The Bank of England (BoE) recently released its Monetary Policy Report alongside the minutes from its August Monetary Policy Committee (MPC) meeting. While there were no major surprises, the report does signify the direction of the UK economy, and indicate what the market should look out for in the near-to-medium term. Overall, the messaging appeared to be positive on the UK’s recovery, but any resulting policy changes would still need to be taken with a patient and cautious approach.
Base rate and asset purchases
The Bank Rate has been kept at 0.1% and the target stock of gilt purchases in the quantitative easing (QE) programme remains at £875 billion.
The MPC also reiterated a preference to use the Bank Rate as its active instrument when adjusting its policy stance. The market prices in modest rate hikes to 0.25% by the end of 2022 and 0.5% by the end of 2023; based on this, the Bank of England forecasts that CPI inflation will end the forecast period at just below its 2% target.
While the decision to maintain the Bank Rate at 0.1% was unanimous, Michael Saunders believed the economic outlook warranted a reduction in the scale of asset purchases. Saunders believed that on the current policy setting, inflation is likely to remain above the 2% target for more than two years ahead, given the prospect of larger and more persistent demand from the UK, together with supply-side cost pressures. The remaining committee members, however, did not vote in favour of this view.
One development from the meeting is the level at which the stock of purchased assets is scaled back. Subject to economic circumstances, the MPC intends to cease to reinvest in government bonds when the Bank Rate has risen to 0.5%; previously, guidance suggested the required level was around 1.5%. The new level of 0.5% incorporates the view that negative rates are now formally part of the BoE toolkit; although focus has shifted away from negative rates as the recovery has gathered steam, it’s nevertheless worth remembering when considering the range of potential outcomes in future downturns.
The MPC would also “consider” the active sale of gilts once the Bank Rate reaches 1%, although based on current market prices – which imply a peak in rates of 0.75% – this threshold would not be met soon.
Inflation remains high, and the BoE expects a 4% peak at the turn of the year. This is a revision from its previous peak estimate of 2.5%, as consumer demand has risen since restrictions have been lifted. However, several businesses are struggling to meet demand amid supply issues in sourcing production materials, particularly around shipping and semiconductors.
The BoE maintains the view that recent increases in inflation should still be considered transitory and does not expect demand to continue to rise as fast. Policymakers will nevertheless continue to monitor the risk that domestic and global demand and cost pressures could affect medium-term inflation expectations. Inflation levels are expected to normalise during the second half of 2023.

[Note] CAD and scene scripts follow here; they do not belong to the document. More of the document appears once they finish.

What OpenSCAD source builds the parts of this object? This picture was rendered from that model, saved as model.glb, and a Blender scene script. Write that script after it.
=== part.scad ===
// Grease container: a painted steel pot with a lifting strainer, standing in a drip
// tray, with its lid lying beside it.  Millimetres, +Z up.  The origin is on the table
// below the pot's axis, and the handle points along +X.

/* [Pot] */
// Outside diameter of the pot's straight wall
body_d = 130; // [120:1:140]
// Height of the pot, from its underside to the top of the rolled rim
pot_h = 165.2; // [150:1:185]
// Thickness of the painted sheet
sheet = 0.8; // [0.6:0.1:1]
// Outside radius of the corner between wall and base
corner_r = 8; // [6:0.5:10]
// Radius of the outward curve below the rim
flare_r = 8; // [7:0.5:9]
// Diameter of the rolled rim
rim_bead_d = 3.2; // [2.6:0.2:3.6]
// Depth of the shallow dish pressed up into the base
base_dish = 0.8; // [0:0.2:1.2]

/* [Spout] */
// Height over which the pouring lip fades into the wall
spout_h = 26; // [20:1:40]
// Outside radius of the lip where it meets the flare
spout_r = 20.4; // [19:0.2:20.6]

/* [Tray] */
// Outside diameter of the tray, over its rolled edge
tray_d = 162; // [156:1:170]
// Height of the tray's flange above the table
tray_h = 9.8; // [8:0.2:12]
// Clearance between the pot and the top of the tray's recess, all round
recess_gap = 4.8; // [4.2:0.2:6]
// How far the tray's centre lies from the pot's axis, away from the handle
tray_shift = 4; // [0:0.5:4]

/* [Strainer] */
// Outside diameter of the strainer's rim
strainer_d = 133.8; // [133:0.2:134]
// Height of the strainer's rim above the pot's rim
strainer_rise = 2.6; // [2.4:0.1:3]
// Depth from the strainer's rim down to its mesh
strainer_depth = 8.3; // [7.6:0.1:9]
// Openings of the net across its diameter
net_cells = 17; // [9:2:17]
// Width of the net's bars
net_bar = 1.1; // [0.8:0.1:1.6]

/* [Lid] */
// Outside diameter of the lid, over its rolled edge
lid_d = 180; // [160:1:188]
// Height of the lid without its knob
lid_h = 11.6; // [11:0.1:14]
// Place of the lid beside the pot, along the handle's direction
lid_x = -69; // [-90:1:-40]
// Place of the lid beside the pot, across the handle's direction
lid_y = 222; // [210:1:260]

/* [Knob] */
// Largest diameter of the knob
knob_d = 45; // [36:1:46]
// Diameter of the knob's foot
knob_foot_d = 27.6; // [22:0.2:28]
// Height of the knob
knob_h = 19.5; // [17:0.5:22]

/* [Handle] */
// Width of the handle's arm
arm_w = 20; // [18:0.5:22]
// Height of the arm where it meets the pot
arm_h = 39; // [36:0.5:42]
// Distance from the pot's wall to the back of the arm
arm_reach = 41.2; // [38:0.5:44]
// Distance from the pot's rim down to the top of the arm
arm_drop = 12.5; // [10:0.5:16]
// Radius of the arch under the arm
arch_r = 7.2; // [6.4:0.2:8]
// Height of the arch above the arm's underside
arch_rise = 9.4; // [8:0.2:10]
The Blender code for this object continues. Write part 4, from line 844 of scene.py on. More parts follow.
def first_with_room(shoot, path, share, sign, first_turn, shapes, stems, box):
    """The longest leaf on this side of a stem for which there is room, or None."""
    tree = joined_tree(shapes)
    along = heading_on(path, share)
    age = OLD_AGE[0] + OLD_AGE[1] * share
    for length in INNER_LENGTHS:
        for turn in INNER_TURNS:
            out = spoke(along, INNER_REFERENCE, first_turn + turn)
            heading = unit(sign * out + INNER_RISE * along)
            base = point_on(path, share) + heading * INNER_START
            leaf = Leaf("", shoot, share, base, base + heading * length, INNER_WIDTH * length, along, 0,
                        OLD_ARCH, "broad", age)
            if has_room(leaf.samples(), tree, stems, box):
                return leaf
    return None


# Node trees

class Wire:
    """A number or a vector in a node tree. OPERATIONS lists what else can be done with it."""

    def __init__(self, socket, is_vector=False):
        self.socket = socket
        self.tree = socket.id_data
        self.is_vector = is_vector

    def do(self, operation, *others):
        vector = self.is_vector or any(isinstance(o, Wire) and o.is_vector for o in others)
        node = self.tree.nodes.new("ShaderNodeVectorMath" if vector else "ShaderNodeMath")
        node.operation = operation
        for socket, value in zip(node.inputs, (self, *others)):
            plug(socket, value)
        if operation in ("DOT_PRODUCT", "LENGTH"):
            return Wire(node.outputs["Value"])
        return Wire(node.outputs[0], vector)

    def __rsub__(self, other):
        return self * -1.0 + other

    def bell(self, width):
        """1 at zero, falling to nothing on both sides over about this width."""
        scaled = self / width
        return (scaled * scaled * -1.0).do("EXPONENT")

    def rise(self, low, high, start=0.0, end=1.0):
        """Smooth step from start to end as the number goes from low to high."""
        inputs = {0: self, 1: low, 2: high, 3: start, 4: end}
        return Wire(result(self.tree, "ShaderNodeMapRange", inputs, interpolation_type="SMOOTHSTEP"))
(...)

The economic backdrop shows signs of resilience and recovery as vaccination take-up in the UK has helped boost spending, jobs and incomes. Since the previous meeting, despite an increase in COVID-19 cases, hospitalisations and deaths have risen to a lesser degree than in previous waves. The MPC’s economic forecasts remain reasonably bullish, with GDP growth estimates of 5.0% (up from 4.25%) and 2.9% (down from 3%) forecast in the second and third quarters, respectively.
In the labour market, the MPC expects the unemployment rate to fall over 2021-2022, which is different from what was originally envisaged once the furlough support scheme came to a halt. Despite a positive outlook overall for the labour market, the number of individuals in employment is lower than pre-pandemic levels.
Key takeaways for investors
To conclude, should the economy progress as the BoE forecasts, the Bank may consider some modest tightening over the next two years. As QE draws to an end later this year, this may mark the peak in the size of the BoE’s balance sheet, as any future easing will lean more heavily on negative rates, while balance-sheet reduction through a cessation of reinvestments or active gilt sales will form a greater part of future tightening cycles. Should interest rates rise to 0.5%, the gilt market will have to stand on its own two feet, without the support of the BoE for the first time since 2011.